Letters

Father Ryan’s Guidance

Posted

With all the news stories regarding priests and their alleged abuse of youth in their care, I want to relate a positive story about a priest of my youth, and the effect he had on me and many other young men.

Father James Ryan was a new priest assigned to Sacred Heart parish in Bayside, Queens (Diocese of Brooklyn) in the mid-1950s. He immediately made his positive mark with families and their children.

My personal association with him, like many other boys, was his work with us to become altar boys, learning about our religion, the Mass in Latin and patiently teaching us the altar boys’ responses.

Once a year, out of his own pocket, he would hire a bus and take all the boys to Sunken Meadow State Park on Long Island, for a day of fun and food, something we were not accustomed to, due to family finances and other conditions.
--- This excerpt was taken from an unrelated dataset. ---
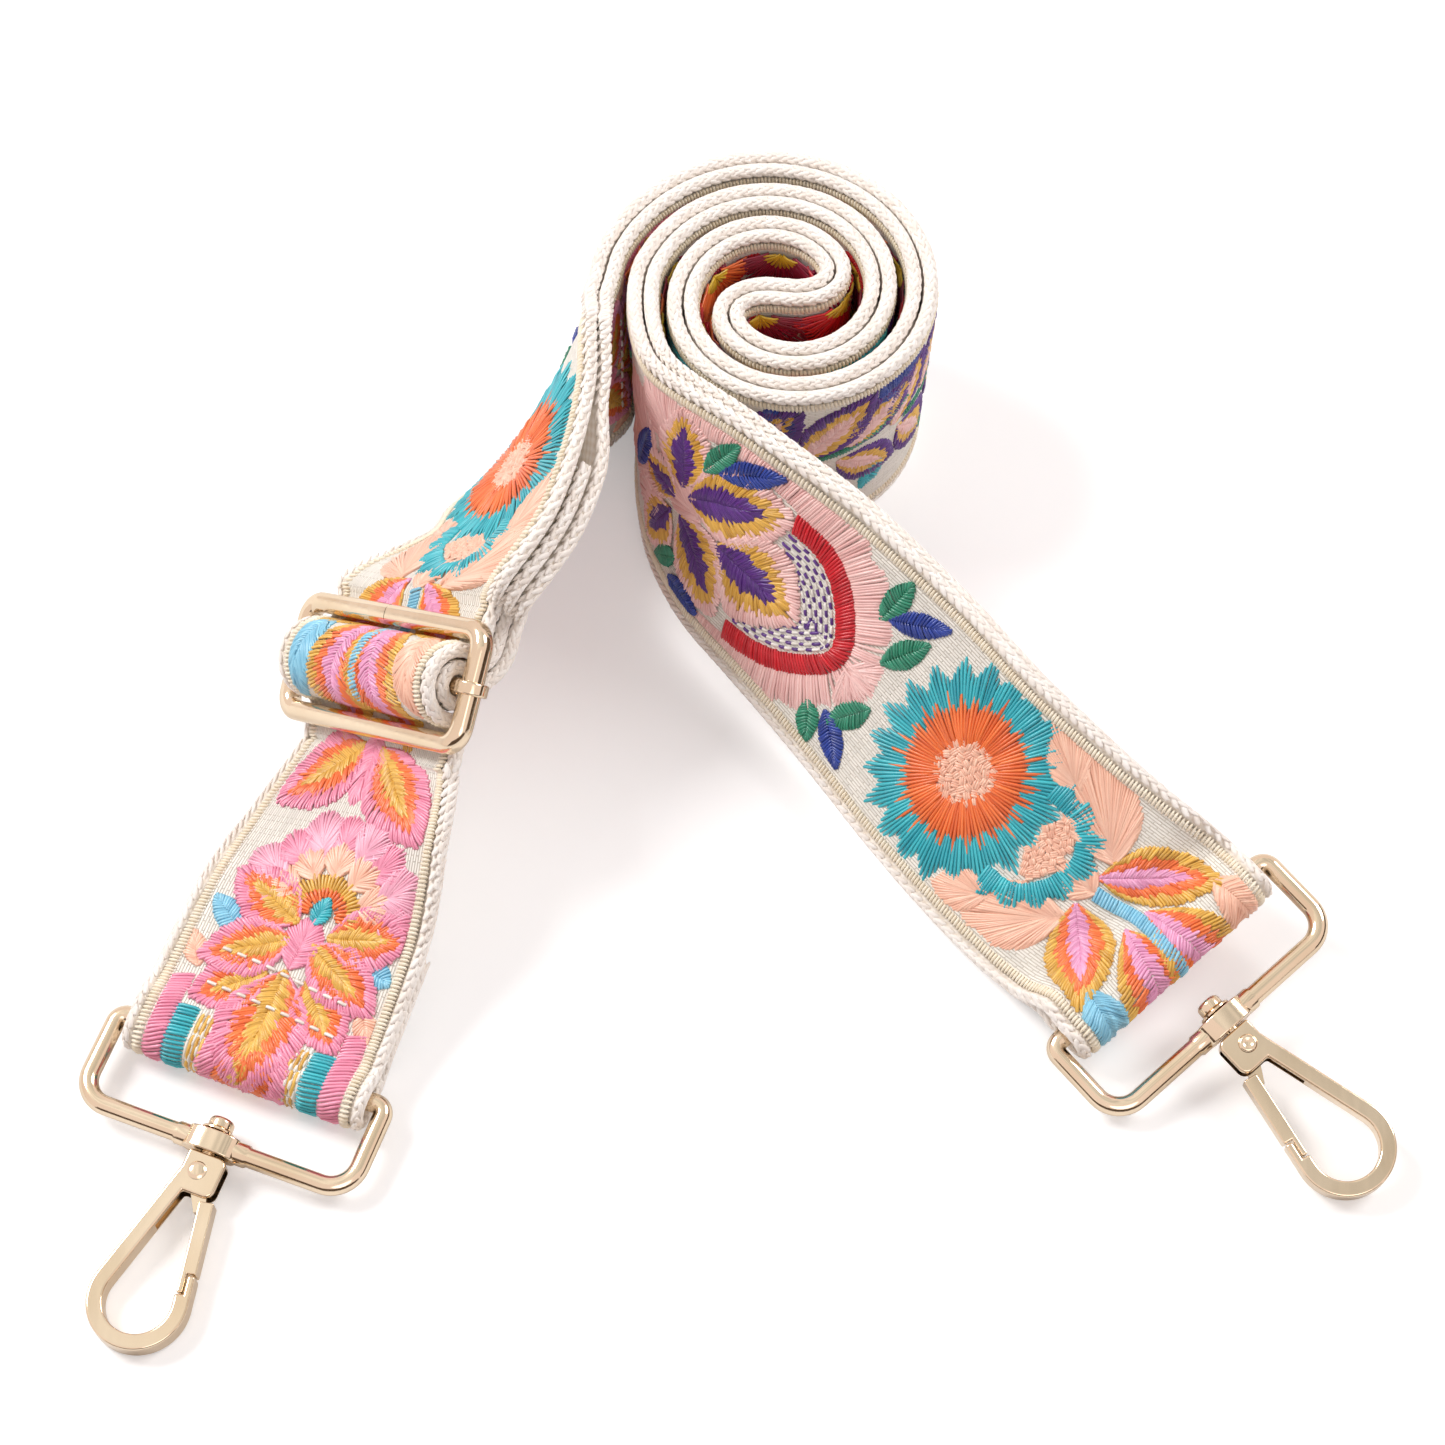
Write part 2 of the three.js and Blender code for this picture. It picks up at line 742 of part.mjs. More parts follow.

We are thankful to this day, not only for that but also for his spiritual guidance and obvious care and concern for us.

I am now 75, a father, grandfather, military veteran and retired NYPD officer. Father Ryan’s positive influence on my life is one of the main reasons I am the man I am today.

Father Ryan, later Monsignor Ryan, was truly a man of God, and what the Catholic Church and our religion is all about.

What we read and hear today about some of the Church’s clergy is beyond a tragedy, and needs to be dealt with severely, so that it stops and is never repeated. I think Father Ryan would be ashamed and extremely dismayed by these actions, as he represented all that is good about our Church and our God.